What Vegetables do you Winter Sow and When

blrhudugi
9 years ago

I am in NJ and started wintersowing last year. Not much luck, but want to keep trying. Once again this year I did it, so hoping to get better results than last year.

Most of the topics posted mention flowers. How many of you Winter Sow vegetables, which ones and when do you put them out.

Thanks

Comments (12)

  • janet400
    9 years ago

    I'm new to winter sowing, but I understood that you can plant vegetables, especially the cool weather ones. Yesterday, I WS the following: lettuce, spinach, kale, green beans, squash, and cucumbers. I guess time will tell. You are in the same zone I am.

  • CathyCA SoCal
    9 years ago

    This is only my 2nd year to winter sow. Last year I tried tomato plants. The seedlings were more healthy than my attempts to start indoors. I am doing tomatoes again this year and a few pepper plants.

    I started the seeds in January and some are starting to pop up.
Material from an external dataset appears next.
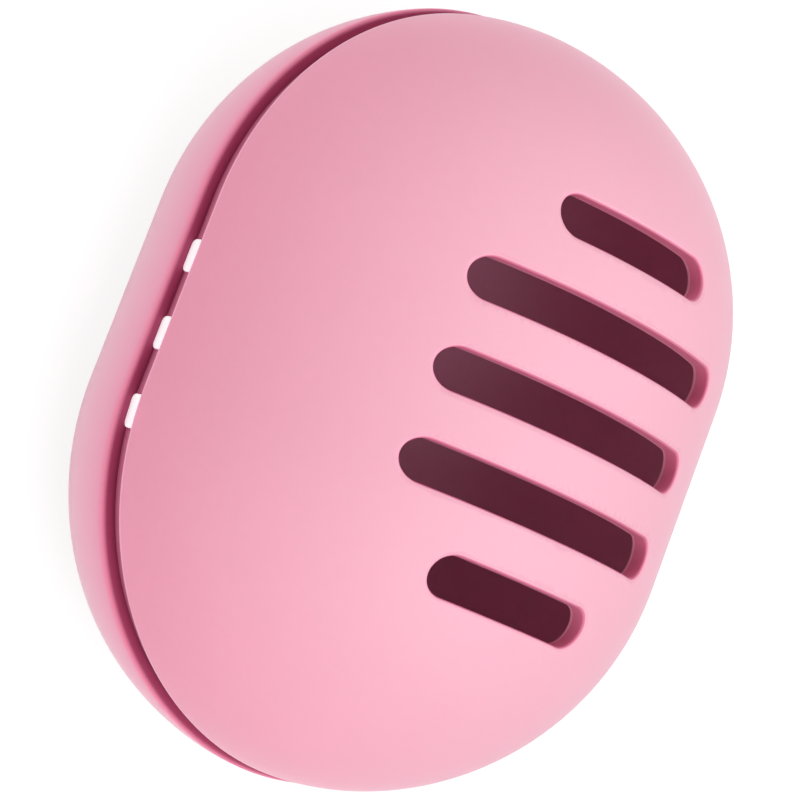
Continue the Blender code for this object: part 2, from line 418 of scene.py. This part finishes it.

I am in California and can plant out early here.

    This post was edited by cathyca on Sat, Jan 31, 15 at 14:03

  • theforgottenone1013 (SE MI zone 5b/6a)
    9 years ago

    I'll winter sow lettuce and spinach in March just to get a bit of a jump on the season. Might also do some kohlrabi, swiss chard, and/or mizuna at the same time but haven't decided for sure yet. For most vegetables I either direct sow or start inside.

    Rodney

  • blrhudugi
    Original Author
    9 years ago

    Thank you all. I tried tomatoes and peppers last year without much success. The spinach and few other cold weather greens came out good. I tried them again this year, and I hope the tomatoes come out good.
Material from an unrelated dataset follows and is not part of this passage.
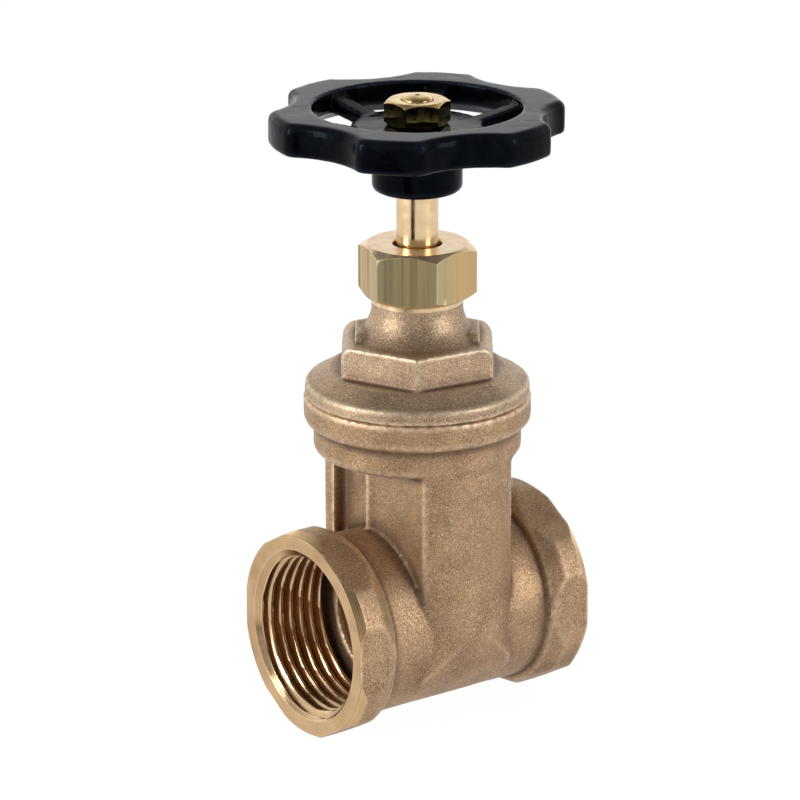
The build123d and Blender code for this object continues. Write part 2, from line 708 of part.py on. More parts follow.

    Janet, I had beans in there as well - but that did not work at all. The cucumbers - I dropped the container and so couldn't tell if they would have come. Let's see. This year again, I did all of them. When do you do the WS?

    Thanks

  • janet400
    9 years ago

    birhudugi, I winter sowed on 1/21 and 1/30 and plan to plant snow peas, swiss chard and maybe try some peppers on 2/2 while we are snowed in. We had 30" in the blizzard and more is predicted on Monday. Poor seeds!!! Janet

  • diggerdee zone 6 CT
    9 years ago

    I wintersow almost all my vegetables except beans. I find the bean seed always rotted on me, and they are sooo easy just to direct sow. I've been wintersowing veggies for almost ten years.

    I start off in late February/early March with greens - lettuces, spinach, and arugula. If I decide to grow kale or chard (and I don't often since only my daughter likes these and she's never home anymore!) I would sow these at this time as well. And I at this time also do any kind of other green I might try - mustard greens, mizuna, etc.
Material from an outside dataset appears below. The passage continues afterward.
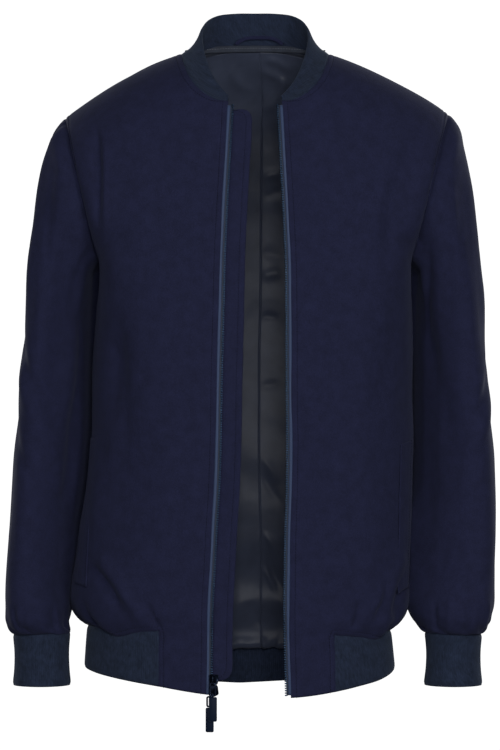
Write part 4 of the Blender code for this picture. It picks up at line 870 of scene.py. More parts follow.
# ---------------------------------------------------------------- the cloth pieces
LINES = []               # stitched lines: the piece they are on, their points, their thread
EDGES = {}               # a front's zip edge: points, directions into the panel and out of its face


def sided(place, side):
    """A place on the wearer's left, or its mirror on the right."""
    return np.array(place) * (side, 1, 1)


def aside(grid, distance):
    """The line on a grid that runs beside its first column, at a distance along the rows."""
    reach = over(grid)[0]
    return np.array([[np.interp(distance, row, line[:, k]) for k in range(3)]
                     for row, line in zip(reach, grid)])


def turned_under(edge, inner, names, sewn):
    """Two lines of sewing allowance past an edge, tucked under the named neighbours."""
    past = unit(edge - inner)
    return [laid(edge + share * sewn * past, names, -tuck * TUCK)[0]
            for share, tuck in ((0.35, 0.8), (1.0, 1.0))]


def with_allowance(grid, heights, names, top=False, far=False, sewn=SEWN):
    """A grid with sewing allowance past its first row, its last column, or both; heights grow with it."""
    if top:
        near, end = turned_under(grid[0], grid[2], names, sewn)
        grid = np.concatenate([end[None], near[None], grid])
        heights = [np.concatenate([h[:1], h[:1], h]) for h in heights]
    if far:
        near, end = turned_under(grid[:, -1], grid[:, -3], names, sewn)
        grid = np.concatenate([grid, near[:, None], end[:, None]], axis=1)
        heights = [np.concatenate([h, h[:, -1:], h[:, -1:]], axis=1) for h in heights]
    return grid, heights


def at_mark(places, mark):
    """The index of a mark among divided places."""
    return int(np.searchsorted(places, mark - 1e-6))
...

    Next I do peas, beets, and I used to do my onions at this time as well, but found that I have better luck with onion sets so stopped wintersowing seeds.

    Then by the end of March I've finished my tomatoes, peppers, cukes, eggplant, and squashes.

    I also continuously sow new containers of lettuces, as I LOVE fresh lettuce and like to have some going all summer if I can.

    I feel like I am forgetting something, but that's it for the most part I think. I guess technically some of the late-March (and early-April, when I get behind!) stuff isn't "winter" sowing, but it's the same method, just a little late. :)

    Dee

  • blrhudugi
    Original Author
    9 years ago

    Thank you Janet and Dee

    Yes, more snow for monday/tuesday. I hope we don't get too much.

    Dee, since you have done it so long, I will try to follow what you said. But do you think my having put all of them (greens, basil, tomatoes, peppers, eggplants, chards, etc.) all on Jan 20 would not work, should i try another set? I will save your info for future years at least.

    Thanks.

  • prairiemoon2 z6b MA
    9 years ago

    I’m going to winter sow this year and I haven’t done it for awhile. I always did some tomatoes and peppers and they always successfully germinated, but I found them to be so late, that I resorted to purchasing seedlings. I’m going to try them again, to see if late or not, they won’t make up for it later in comparison to bought seedlings.

    I wouldn’t winter sow what I find easy to direct sow. Beans, Peas, Cucumbers, Squash, unless someone has some reason that escapes me, why winter sowing them would be better.

    Onion seeds are said to want to be sown indoors as early as January, so I can’t see how winter sowing is going to help with those.

    Dee, I’m wondering why you winter sow cold season, instead of waiting until the ground thaws and sowing them direct? Do you gain a real time advantage to winter sow them? And then you have to transplant them all, and do you separate them or plant in blocks as is, from the winter sown container? Because I can’t help but wonder if you disturb the growing seedlings, that they would suffer transplant shock and slow down their growth and cancel out any benefit from starting early.

  • diggerdee zone 6 CT
    9 years ago

    Hi PM2! Nice to see you over here! I think you are asking about cold season vegetables? (looks like you missed a word there!). I sow everything I can using the WS method because it's easy, I can do it a bit at a time and I can do it in February or March, when I have a tad more spare time, before I have a ton of garden clean-up chores, and then when I get the beds ready I can just transplant. I've never really had any kind of transplant problems at all with my plants. I separate the seedlings and transplant and they are fine.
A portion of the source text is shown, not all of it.